▸ **What to work on**
Copy out, exactly and without additions, the lines from the one that contains "Write part 3" to the one that contains "RIDGE_HALF, RIDGE_DEPTHS, RIDGE_Z)", both ends included.

▸ **Supplied data**

============

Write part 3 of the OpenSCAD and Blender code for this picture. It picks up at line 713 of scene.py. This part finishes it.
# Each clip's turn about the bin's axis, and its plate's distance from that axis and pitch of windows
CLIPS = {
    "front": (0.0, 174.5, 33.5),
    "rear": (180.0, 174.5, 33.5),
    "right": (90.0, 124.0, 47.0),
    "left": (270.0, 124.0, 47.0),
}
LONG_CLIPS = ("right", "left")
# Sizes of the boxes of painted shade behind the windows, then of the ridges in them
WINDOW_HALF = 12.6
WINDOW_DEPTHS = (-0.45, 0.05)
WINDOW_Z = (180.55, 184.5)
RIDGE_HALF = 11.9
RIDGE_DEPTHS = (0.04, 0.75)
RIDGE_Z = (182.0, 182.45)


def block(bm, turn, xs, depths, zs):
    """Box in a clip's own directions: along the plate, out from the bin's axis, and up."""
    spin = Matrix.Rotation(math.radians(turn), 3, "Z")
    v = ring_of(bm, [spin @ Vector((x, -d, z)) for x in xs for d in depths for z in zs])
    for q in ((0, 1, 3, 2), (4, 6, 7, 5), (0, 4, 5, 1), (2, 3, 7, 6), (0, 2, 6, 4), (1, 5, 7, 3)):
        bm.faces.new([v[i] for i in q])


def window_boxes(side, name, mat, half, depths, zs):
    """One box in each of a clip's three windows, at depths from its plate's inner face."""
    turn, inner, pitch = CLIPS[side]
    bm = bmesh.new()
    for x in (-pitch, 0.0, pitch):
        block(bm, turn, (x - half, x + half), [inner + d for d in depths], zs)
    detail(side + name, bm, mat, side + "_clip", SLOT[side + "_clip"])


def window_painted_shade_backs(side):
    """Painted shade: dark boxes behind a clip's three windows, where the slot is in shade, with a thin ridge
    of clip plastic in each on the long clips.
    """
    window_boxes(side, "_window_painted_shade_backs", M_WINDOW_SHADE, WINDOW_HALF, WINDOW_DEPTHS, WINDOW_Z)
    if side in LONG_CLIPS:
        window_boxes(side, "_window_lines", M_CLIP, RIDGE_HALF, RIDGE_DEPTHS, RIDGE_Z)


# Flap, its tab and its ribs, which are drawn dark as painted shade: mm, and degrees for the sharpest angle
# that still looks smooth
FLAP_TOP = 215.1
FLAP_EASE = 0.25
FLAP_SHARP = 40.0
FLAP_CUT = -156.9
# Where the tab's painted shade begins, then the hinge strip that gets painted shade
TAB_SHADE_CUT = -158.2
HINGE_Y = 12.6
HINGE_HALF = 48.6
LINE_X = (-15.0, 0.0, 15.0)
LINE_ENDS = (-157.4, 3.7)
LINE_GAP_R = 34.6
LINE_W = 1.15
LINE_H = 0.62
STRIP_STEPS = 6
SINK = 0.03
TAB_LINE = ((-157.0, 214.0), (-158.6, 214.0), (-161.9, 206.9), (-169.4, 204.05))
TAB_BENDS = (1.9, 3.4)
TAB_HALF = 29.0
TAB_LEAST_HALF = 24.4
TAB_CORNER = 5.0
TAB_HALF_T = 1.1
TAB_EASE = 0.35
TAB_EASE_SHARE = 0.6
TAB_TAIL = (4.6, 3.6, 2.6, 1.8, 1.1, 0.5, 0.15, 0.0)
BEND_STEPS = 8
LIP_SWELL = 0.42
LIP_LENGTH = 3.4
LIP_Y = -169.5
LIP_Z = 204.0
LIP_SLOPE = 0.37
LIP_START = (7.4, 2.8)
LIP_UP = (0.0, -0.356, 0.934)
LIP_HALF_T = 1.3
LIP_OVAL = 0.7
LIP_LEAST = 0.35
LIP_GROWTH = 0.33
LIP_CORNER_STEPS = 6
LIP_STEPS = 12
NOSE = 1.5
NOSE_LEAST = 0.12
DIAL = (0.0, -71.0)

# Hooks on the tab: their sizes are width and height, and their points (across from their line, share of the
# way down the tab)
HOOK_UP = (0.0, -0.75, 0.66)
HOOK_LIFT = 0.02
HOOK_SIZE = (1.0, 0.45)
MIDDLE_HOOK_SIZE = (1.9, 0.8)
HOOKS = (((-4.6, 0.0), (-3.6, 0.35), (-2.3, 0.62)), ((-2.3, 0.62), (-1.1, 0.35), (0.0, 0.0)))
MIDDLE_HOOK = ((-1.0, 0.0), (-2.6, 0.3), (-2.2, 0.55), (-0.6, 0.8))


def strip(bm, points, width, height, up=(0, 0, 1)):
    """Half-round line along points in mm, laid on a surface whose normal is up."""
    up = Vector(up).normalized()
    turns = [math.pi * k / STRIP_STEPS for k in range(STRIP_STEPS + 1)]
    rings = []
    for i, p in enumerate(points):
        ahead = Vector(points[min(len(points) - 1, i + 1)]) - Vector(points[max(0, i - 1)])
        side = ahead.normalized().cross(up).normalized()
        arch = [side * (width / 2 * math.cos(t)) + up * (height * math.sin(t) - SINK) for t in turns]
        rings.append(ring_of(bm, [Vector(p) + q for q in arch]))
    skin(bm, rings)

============

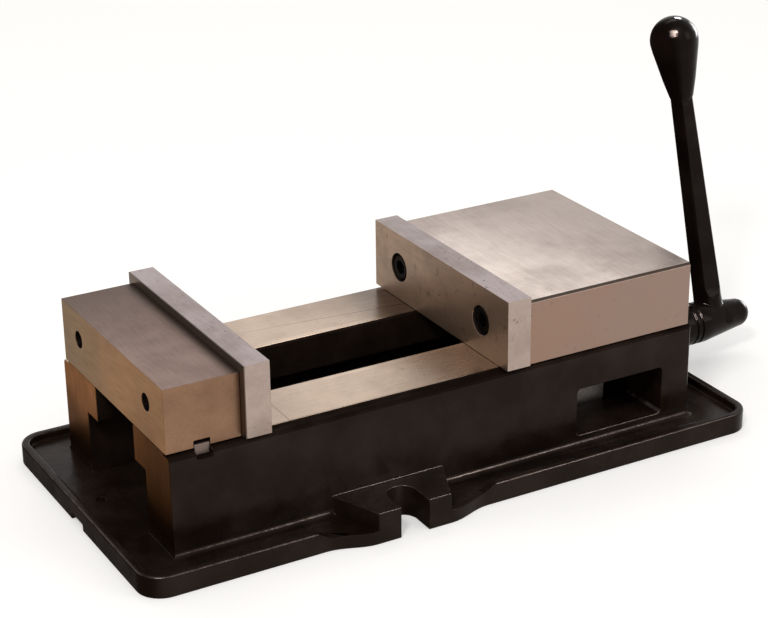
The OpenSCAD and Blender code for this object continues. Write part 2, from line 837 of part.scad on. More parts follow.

============

▸ **Correct answer**
Write part 3 of the OpenSCAD and Blender code for this picture. It picks up at line 713 of scene.py. This part finishes it.
# Each clip's turn about the bin's axis, and its plate's distance from that axis and pitch of windows
CLIPS = {
    "front": (0.0, 174.5, 33.5),
    "rear": (180.0, 174.5, 33.5),
    "right": (90.0, 124.0, 47.0),
    "left": (270.0, 124.0, 47.0),
}
LONG_CLIPS = ("right", "left")
# Sizes of the boxes of painted shade behind the windows, then of the ridges in them
WINDOW_HALF = 12.6
WINDOW_DEPTHS = (-0.45, 0.05)
WINDOW_Z = (180.55, 184.5)
RIDGE_HALF = 11.9
RIDGE_DEPTHS = (0.04, 0.75)
RIDGE_Z = (182.0, 182.45)


def block(bm, turn, xs, depths, zs):
    """Box in a clip's own directions: along the plate, out from the bin's axis, and up."""
    spin = Matrix.Rotation(math.radians(turn), 3, "Z")
    v = ring_of(bm, [spin @ Vector((x, -d, z)) for x in xs for d in depths for z in zs])
    for q in ((0, 1, 3, 2), (4, 6, 7, 5), (0, 4, 5, 1), (2, 3, 7, 6), (0, 2, 6, 4), (1, 5, 7, 3)):
        bm.faces.new([v[i] for i in q])


def window_boxes(side, name, mat, half, depths, zs):
    """One box in each of a clip's three windows, at depths from its plate's inner face."""
    turn, inner, pitch = CLIPS[side]
    bm = bmesh.new()
    for x in (-pitch, 0.0, pitch):
        block(bm, turn, (x - half, x + half), [inner + d for d in depths], zs)
    detail(side + name, bm, mat, side + "_clip", SLOT[side + "_clip"])


def window_painted_shade_backs(side):
    """Painted shade: dark boxes behind a clip's three windows, where the slot is in shade, with a thin ridge
    of clip plastic in each on the long clips.
    """
    window_boxes(side, "_window_painted_shade_backs", M_WINDOW_SHADE, WINDOW_HALF, WINDOW_DEPTHS, WINDOW_Z)
    if side in LONG_CLIPS:
        window_boxes(side, "_window_lines", M_CLIP, RIDGE_HALF, RIDGE_DEPTHS, RIDGE_Z)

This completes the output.